You can take The Duckie Box with you. You have to bring The Duckie Box (and contents) back at the end of the class.

Once teams are formed, each team will get an even bigger box, with more equipment, sufficient to build a section of Duckietown.

Teaming and Projects

Students are required to form teams. It is suggested to choose these teams based on:

  • complementarity of skills;
  • compatibility of schedule; and
  • compatibility of character.

Each team works on the same project.

Measuring Participation

“Participation” means “open source participation”. A good member of the team improves Duckietown by:

  • improving the software provided;
  • documenting the software provided;
  • adding functionality;
  • taking logs;
  • helping other members of the team; and
  • running demos

The way this is graded is the following: at the end of the class, every member on the team (including students and instructors) will answer a questionnaire about the value of every other member on the team (including students and instructors). Advanced statistical techniques will be used to normalize everything and to make sure that this scheme is robust to any form of hacking. Anonymity will be preserved.

Measuring Projects

The projects require: a demo, a presentation, and a project report.

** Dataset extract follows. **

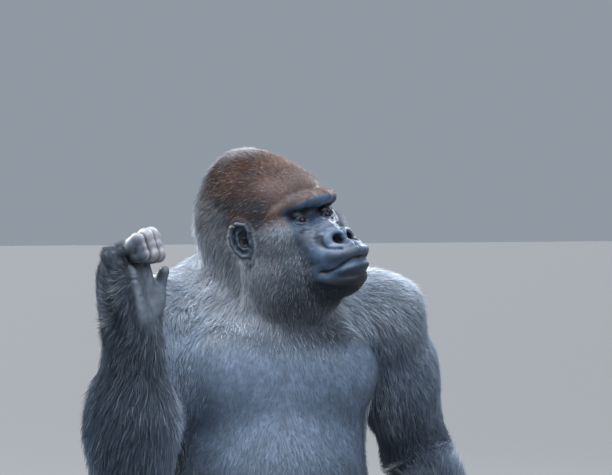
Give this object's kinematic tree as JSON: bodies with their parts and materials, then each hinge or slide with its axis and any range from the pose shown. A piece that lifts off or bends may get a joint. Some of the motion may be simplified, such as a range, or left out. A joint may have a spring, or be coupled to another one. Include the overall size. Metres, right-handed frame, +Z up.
{
  "type": "gorilla",
  "caption": "Seated silverback gorilla, life size and still: head turned to its left, right hand raised in a loose fist, left knuckles on the floor.",
  "frame": {"origin": "on the floor, on the body's own mid-plane, inside the flat that the rump sits on", "axes": "+Z up, -Y the way the chest faces, +X towards the animal's left hand"},
  "size_m": [0.9405, 0.8511, 1.1006],
  "materials": {
    "coat": "dense grizzled black hair, lying along the body, silver over the back, red-brown on the crown",
    "bare_skin": "bare wrinkled slate-black skin with a soft blue-grey sheen",
    "eye": "wet red-brown iris under a clear cornea"
  },
  "bodies": {
    "root": {"head": "coat", "neck": "coat", "chest": "coat", "belly": "coat", "upper_arm_left": "coat", "forearm_left": "coat", "thigh_left": "coat", "lower_leg_left": "coat", "upper_arm_right": "coat", "forearm_right": "coat", "thigh_right": "coat", "lower_leg_right": "coat", "lower_jaw": "bare_skin", "ear_left": "bare_skin", "hand_left": "bare_skin", "thumb_left": "bare_skin", "index_finger_left": "bare_skin", "middle_finger_left": "bare_skin", "ring_finger_left": "bare_skin", "little_finger_left": "bare_skin", "foot_left": "bare_skin", "great_toe_left": "bare_skin", "toes_left": "bare_skin", "ear_right": "bare_skin", "hand_right": "bare_skin", "thumb_right": "bare_skin", "index_finger_right": "bare_skin", "middle_finger_right": "bare_skin", "ring_finger_right": "bare_skin", "little_finger_right": "bare_skin", "foot_right": "bare_skin", "great_toe_right": "bare_skin", "toes_right": "bare_skin", "eye_left": "eye", "eye_right": "eye"}
  },
  "joints": []
}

The way these are graded is the following: at the end of the class all the senior staff (i.e., people with a PhD) will vote anonymously on every project. A mentor will not vote on the project that they are mentoring. This number is shared about the members of the team and counts for 70% of the project grade.

The other 30% of the project grade is assigned by the mentor. It is thus possible for the members of the team to obtain a different grade for the project part.

Policy on Late Assignments and Collaboration

Late problem sets will be penalized 10% for each day that they are late. Those submitted more than three days beyond their due date will receive no credit.

Each student has a budget of three days that they can use to avoid late penalties. It is up to the student to decide when/how they use these days (i.e., all at once or individually). Students must identify whether and how many days they use when they submit an assignment.

It is not acceptable to use code or solutions from outside class (including those found online), unless the resources are specifically suggested as part of the problem set.

You are encouraged to collaborate through study groups and to discuss problem sets and the project in person and over Slack. However, you must acknowledge who you worked with on each problem set. You must write up and implement your own solutions and are not allowed to duplicate efforts. The correct approach is to discuss solution strategies, credit your collaborator, and write your solutions individually. Solutions that are too similar will be penalized.